Directive - Which lines include the word "pose"? Copy each of them.

Data extracted from a collection:
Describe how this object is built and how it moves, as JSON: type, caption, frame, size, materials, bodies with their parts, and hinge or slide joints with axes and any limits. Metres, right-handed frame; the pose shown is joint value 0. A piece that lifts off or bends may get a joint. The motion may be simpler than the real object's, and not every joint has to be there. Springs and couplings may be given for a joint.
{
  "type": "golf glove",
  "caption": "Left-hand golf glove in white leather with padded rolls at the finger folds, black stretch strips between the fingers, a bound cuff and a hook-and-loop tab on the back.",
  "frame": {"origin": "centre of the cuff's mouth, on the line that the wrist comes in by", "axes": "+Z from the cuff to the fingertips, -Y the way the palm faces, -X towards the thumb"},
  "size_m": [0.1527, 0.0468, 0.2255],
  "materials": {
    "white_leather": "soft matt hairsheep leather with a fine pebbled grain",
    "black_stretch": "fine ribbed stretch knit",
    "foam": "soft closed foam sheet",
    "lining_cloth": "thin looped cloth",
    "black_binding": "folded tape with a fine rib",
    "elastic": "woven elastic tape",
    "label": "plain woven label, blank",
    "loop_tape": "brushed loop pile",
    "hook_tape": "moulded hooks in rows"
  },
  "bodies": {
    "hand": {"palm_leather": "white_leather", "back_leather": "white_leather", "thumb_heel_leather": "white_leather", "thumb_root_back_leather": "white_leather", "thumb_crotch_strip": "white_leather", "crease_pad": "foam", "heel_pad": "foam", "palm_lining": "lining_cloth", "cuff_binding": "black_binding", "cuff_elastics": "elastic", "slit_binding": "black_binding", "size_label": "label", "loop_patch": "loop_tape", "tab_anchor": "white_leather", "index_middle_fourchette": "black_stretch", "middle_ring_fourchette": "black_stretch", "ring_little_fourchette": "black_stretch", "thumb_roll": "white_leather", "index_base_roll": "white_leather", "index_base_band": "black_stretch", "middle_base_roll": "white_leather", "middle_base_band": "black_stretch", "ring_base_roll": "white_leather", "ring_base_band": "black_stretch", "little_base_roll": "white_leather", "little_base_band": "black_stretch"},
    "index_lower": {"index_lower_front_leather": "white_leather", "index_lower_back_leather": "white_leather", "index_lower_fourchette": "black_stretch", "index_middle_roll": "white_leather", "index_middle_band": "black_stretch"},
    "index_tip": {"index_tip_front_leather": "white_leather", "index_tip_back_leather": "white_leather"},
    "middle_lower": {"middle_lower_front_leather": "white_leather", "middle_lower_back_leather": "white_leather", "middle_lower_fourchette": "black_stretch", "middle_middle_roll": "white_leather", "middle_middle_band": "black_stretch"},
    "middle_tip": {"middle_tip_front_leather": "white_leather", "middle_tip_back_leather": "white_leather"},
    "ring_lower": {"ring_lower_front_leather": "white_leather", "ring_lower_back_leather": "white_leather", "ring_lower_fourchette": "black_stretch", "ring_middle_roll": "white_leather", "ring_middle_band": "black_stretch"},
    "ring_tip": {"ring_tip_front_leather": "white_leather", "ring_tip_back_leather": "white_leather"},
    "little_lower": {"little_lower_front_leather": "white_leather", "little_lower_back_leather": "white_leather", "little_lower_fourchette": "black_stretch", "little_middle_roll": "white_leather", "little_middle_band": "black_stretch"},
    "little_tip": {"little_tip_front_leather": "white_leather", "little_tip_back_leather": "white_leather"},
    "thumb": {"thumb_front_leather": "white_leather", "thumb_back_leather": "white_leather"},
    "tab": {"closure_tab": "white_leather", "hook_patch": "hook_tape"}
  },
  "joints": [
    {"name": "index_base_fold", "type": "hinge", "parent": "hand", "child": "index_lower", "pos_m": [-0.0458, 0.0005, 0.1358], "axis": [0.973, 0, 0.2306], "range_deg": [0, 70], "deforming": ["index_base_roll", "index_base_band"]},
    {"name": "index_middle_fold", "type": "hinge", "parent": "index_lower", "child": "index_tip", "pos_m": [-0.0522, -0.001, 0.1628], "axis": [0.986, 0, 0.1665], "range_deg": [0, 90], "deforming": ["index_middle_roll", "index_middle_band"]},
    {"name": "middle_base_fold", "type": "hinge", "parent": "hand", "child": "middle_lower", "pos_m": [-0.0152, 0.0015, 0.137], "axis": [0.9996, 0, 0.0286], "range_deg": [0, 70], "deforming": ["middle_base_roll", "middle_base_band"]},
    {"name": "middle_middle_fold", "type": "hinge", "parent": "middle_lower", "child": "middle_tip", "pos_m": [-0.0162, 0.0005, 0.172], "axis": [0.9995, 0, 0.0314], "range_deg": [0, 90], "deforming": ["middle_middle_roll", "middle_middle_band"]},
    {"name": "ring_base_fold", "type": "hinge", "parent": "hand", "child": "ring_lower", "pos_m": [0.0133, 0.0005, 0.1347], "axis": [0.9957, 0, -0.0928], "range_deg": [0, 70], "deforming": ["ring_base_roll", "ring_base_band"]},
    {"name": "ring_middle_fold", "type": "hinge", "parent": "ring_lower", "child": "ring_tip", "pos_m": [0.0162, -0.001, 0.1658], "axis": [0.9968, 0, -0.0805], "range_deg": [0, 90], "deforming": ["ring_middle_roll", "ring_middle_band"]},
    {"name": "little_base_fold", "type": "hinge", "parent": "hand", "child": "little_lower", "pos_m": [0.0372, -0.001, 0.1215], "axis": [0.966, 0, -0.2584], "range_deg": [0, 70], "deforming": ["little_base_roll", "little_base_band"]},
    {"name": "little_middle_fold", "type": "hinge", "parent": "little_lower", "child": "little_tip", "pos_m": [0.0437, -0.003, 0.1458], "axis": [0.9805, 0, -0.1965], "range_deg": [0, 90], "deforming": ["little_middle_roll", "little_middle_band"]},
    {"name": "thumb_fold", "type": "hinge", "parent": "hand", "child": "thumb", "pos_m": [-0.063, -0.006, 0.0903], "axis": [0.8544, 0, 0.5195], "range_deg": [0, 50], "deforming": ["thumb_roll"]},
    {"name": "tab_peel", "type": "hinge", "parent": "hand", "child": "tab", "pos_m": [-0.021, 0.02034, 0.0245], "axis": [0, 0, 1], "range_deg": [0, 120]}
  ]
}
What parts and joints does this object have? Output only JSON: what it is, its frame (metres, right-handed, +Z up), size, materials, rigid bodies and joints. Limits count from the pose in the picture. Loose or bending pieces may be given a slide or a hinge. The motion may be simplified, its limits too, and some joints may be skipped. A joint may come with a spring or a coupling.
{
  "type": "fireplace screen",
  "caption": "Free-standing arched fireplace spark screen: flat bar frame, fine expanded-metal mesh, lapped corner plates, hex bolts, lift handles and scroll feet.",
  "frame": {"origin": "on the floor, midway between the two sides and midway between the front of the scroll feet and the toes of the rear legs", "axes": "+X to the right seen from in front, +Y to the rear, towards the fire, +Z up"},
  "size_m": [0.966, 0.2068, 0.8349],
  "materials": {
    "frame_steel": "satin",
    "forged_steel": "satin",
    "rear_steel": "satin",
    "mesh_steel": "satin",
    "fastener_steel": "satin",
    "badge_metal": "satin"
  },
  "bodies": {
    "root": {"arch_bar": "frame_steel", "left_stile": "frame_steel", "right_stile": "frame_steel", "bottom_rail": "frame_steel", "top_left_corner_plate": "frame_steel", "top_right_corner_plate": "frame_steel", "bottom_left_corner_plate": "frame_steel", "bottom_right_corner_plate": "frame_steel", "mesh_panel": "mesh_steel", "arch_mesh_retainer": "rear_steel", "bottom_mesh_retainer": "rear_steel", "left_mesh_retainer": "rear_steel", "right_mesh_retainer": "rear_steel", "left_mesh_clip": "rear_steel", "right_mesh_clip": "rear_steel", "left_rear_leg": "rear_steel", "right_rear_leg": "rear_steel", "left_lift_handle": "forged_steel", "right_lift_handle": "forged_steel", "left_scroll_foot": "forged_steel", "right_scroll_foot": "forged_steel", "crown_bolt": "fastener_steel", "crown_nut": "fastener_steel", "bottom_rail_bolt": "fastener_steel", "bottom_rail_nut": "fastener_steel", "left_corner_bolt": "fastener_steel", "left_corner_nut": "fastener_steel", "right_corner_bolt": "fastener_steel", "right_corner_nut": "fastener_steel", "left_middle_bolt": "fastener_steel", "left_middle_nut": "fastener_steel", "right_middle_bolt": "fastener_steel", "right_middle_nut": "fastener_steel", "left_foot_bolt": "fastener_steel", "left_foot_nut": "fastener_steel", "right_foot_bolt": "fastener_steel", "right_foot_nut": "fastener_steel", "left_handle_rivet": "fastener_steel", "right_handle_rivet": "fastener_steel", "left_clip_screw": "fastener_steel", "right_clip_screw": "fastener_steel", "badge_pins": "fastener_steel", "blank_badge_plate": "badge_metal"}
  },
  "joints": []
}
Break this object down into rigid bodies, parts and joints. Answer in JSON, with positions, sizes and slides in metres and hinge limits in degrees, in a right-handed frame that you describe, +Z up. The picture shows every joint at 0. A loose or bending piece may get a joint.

Answer to this task -
Describe how this object is built and how it moves, as JSON: type, caption, frame, size, materials, bodies with their parts, and hinge or slide joints with axes and any limits. Metres, right-handed frame; the pose shown is joint value 0. A piece that lifts off or bends may get a joint. The motion may be simpler than the real object's, and not every joint has to be there. Springs and couplings may be given for a joint.
What parts and joints does this object have? Output only JSON: what it is, its frame (metres, right-handed, +Z up), size, materials, rigid bodies and joints. Limits count from the pose in the picture. Loose or bending pieces may be given a slide or a hinge. The motion may be simplified, its limits too, and some joints may be skipped. A joint may come with a spring or a coupling.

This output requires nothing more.